Me mostré asombrado.
Ella, haciendo cascabelear un manojo de llaves, puntualizó:
—Sabemos que tiene la cámara de su amigo. Lo supimos hoy, gracias a otro huésped, y nos placería evitar complicaciones.
Lo negué todo, por supuesto. Me mostré ofendido, tanto que ella me tomó de un brazo para indicarme que no debía gritar, que mejor deshacíamos discretamente el enredo.
—Lo voy a pensar —le dije y vi que sonreía, aliviada.
—Bien —afirmó.
—Voy a pensar —puntualicé— que usted no me ha dicho nada de esto, que no nos hemos visto, que esta escena en un pasillo de hotel nunca ha tenido lugar, que, si acaso, alguien la sueña.
—No sea tonto —me dijo—, no sea socarrón.

Pero mi salida la había impresionado. No sé bien por qué, aunque me reconfortaba aquella certeza. Volví sobre mis pasos y subí las escaleras rumbo a mi cuarto. La intervención de la empleada me había ayudado a convencerme de que era mejor salir de dudas: ahora le había ganado un poco de tiempo y yo mismo precipitaría las cosas.
Mi mujer me esperaba en la cama, recién lavado el cabello y toda ella relajada, como quien tiene paz. Dijo que se había cansado de tanta conferencia, y estaba pensando en ausentarse de las dos restantes.
Olía de nuevo a París.
Tendida de costado, con un brazo suspendido en el aire y una semisonrisa muy suya, me dejaba divisar por entre el escote rendido de su blusón un seno pálido, indiferente. Saqué la foto y la solté sobre la cama, ella la miró caer y trató de incorporarse para ver de qué se trataba. Cuando la traía hacia sus ojos, llamaron a la puerta.

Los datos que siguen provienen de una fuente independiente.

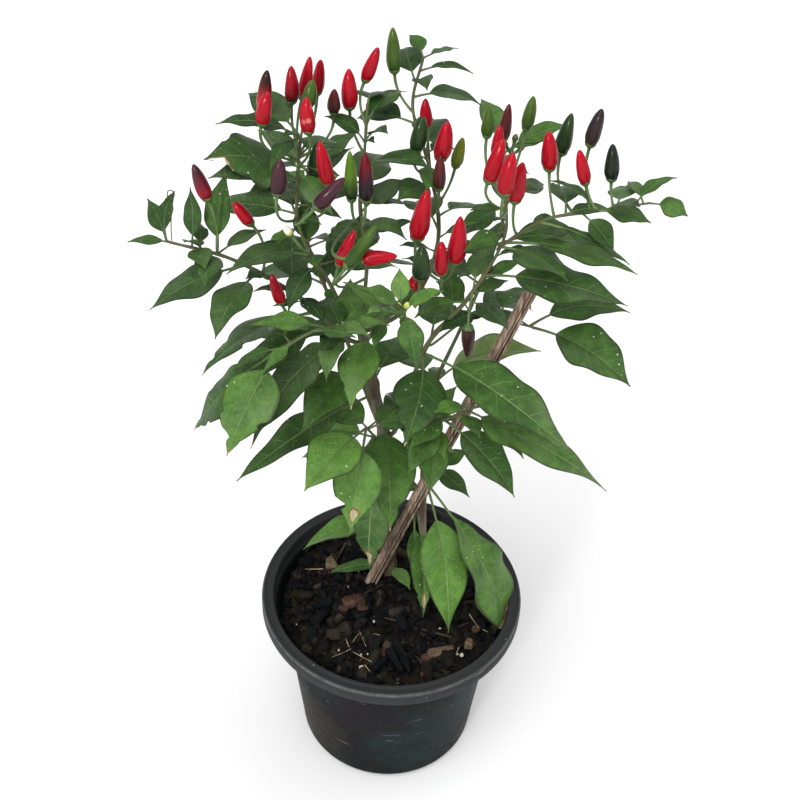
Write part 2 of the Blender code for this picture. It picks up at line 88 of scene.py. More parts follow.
class Look:
    def __init__(self, name, constants):
        self.material = bpy.data.materials.new(name)
        self.material.use_nodes = True
        self.tree = self.material.node_tree
        self.shader = self.tree.nodes["Principled BSDF"]
        self.connect(self.shader, constants)
        self.place = self.node("ShaderNodeTexCoord", output="Object")

    def connect(self, made, inputs):
        for name, value in inputs.items():
            socket = made.inputs[name]
            if isinstance(value, Wire):
                self.tree.links.new(value.socket, socket)
            elif socket.type == "RGBA":
                socket.default_value = (*value, 1)
            else:
                socket.default_value = value

    # One node of any kind: its settings first, then its sockets' values or links.
    def node(self, kind, settings=None, inputs=None, output=0):
        made = self.tree.nodes.new(kind)
        for name, value in (settings or {}).items():
            if name == "stops":
                stops = made.color_ramp.elements
                while len(stops) < len(value):
                    stops.new(1)
                for stop, (position, colour) in zip(stops, value):
                    stop.position = position
                    stop.color = (*colour, 1)
            else:
                setattr(made, name, value)
        self.connect(made, inputs or {})
        return Wire(self, made.outputs[output])

    def attribute(self, name):
        return self.node("ShaderNodeAttribute", {"attribute_name": name}, output="Fac")

    def moved(self, location=(0, 0, 0), rotation=(0, 0, 0), scale=(1, 1, 1)):
        values = {"Vector": self.place, "Location": location, "Rotation": rotation, "Scale": scale}
        return self.node("ShaderNodeMapping", {}, values)

    def noise(self, scale, detail=3, roughness=0.55, vector=None, distortion=0):
        values = {
            "Vector": vector or self.place,
            "Scale": scale,
            "Detail": detail,
            "Roughness": roughness,
            "Distortion": distortion,
        }
        return self.node("ShaderNodeTexNoise", {}, values)

    def cells(self, scale, feature="F1"):
        values = {"Vector": self.place, "Scale": scale}
        return self.node("ShaderNodeTexVoronoi", {"feature": feature}, values)

    # 1 within about size of the point, 0 beyond, with an uneven edge
    def near(self, point, size, uneven):
        values = {0: self.place, 1: point}
        gap = self.node("ShaderNodeVectorMath", {"operation": "DISTANCE"}, values, "Value")
        return 1 - (gap + (uneven - 0.5) * size).step(size * 0.55, size * 1.15)

    def mix(self, share, first, second):
        return self.node("ShaderNodeMix", {"data_type": "RGBA"}, {0: share, 6: first, 7: second}, 2)

    def ramp(self, share, *stops):
        return self.node("ShaderNodeValToRGB", {"stops": stops}, {"Fac": share})

    def bump(self, height, strength, distance):
        values = {"Height": height, "Strength": strength, "Distance": distance}
        return self.node("ShaderNodeBump", {}, values)

    def finish(self, colour, roughness, normal=None, **others):
        values = {"Base Color": colour, "Roughness": roughness, **others}
        if normal:
            values["Normal"] = normal
        self.connect(self.shader, values)
        return self.material


# Directions, routes and sections
def direction(heading, rise):
    turn = math.radians(heading)
    tilt = math.radians(rise)
    return Vector((math.cos(turn) * math.cos(tilt), math.sin(turn) * math.cos(tilt), math.sin(tilt)))


def metres(points):
    return [Vector(point) * mm for point in points]


# a smooth line through the points, with places about a step apart
def smoothRoute(points, step=0.003):
    ends = [points[0] * 2 - points[1], *points, points[-1] * 2 - points[-2]]
    places = []
    for before, start, end, after in zip(ends, ends[1:], ends[2:], ends[3:]):
        count = max(2, round((end - start).length / step))
        for index in range(count):
            t = index / count
            straight = start * 2 + (end - before) * t
            second = (before * 2 - start * 5 + end * 4 - after) * t**2
            third = (start * 3 - before - end * 3 + after) * t**3
            places.append((straight + second + third) / 2)
    places.append(points[-1].copy())
    return places


# the place a share of the way along a route
def placeAlong(route, share):
    spans = [(b - a).length for a, b in zip(route, route[1:])]
    left = share * sum(spans)
    for start, end, span in zip(route, route[1:], spans):
        if left <= span:
            return start.lerp(end, left / span)
        left -= span
    return route[-1].copy()


# the place on the routes nearest to a point, past each route's first few steps
def nearestPlace(routes, point, steps=60):
    places = [placeAlong(route, step / steps) for route in routes for step in range(2, steps + 1)]
    return min(places, key=lambda place: (place - point).length)


# puts a unit circle across a tube: at a point, square to along, with its x axis towards side
def sectionMatrix(point, along, side, halfWidth, halfDepth):
    along = along.normalized()
    across = (side - along * side.dot(along)).normalized()
    up = along.cross(across)
    turn = Matrix((across, up, along)).transposed().to_4x4()
    return Matrix.Translation(point) @ turn @ Matrix.Diagonal((halfWidth, halfDepth, 1, 1))


def floatLayer(bm, name):
    return bm.verts.layers.float.get(name) or bm.verts.layers.float.new(name)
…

Se detuvo. Le arrebaté la foto con aquella mancha en rojo, le dije que abriera y me serví un poco de agua. Era la empleada y me buscaba a mí. Para que la acompañara a no sé qué oficina. Algo relacionado con la seguridad del hotel, donde me tenía unas preguntas sobre la Nikon del potro.
Entramos. Ella fue a sentarse detrás de un buró, asumió una cara circunspecta, oficial, de quien se apresta a un interrogatorio en regla, pero le adelanté que no sabía nada, que jamás había visto la cámara, que odiaba a los fotógrafos y a la fotografía. Me incorporé y di unos pasos por la pequeña oficina, con las manos a la espalda, resoplando afectadamente, mientras ella seguía imperturbable, como si pensara en algo lejano y difuso. Abrí la puerta con soberbia, y la miré para que viera que me atrevía a dejarla plantada en su propia oficina: «Muy bien —dijo—, entonces esto no es suyo», y enarboló una foto, la misma que mostraba a mi mujer casi desnuda y manchada de rojo.

Retrocedí.
Me dejé caer en la silla y me alcanzó el cinismo para comparar la foto con la que yo traía. Las imágenes gemelas de mi mujer me hicieron sentir ridículo. La empleada, con voz tranquila, aconsejó:
—Todavía pudiéramos arreglarlo. Si se marcharan ahora mismo…
Comprendí. Recordé, además, el agobio de mi mujer por tanta conferencia, y corrí a mi habitación. Le dije que nos íbamos, que me sentía cansado, como ella. Parecía sorprendida, pero no se negó. Empacamos en un momento y buscamos las escaleras. Al pasar frente al bar en el primer piso, llamado cínicamente Salón Rojo, se me ocurrió mirar, y descubrí al potro acodado en el mostrador, inmóvil. Su vista naufragaba en la copa de bebida que tenía enfrente.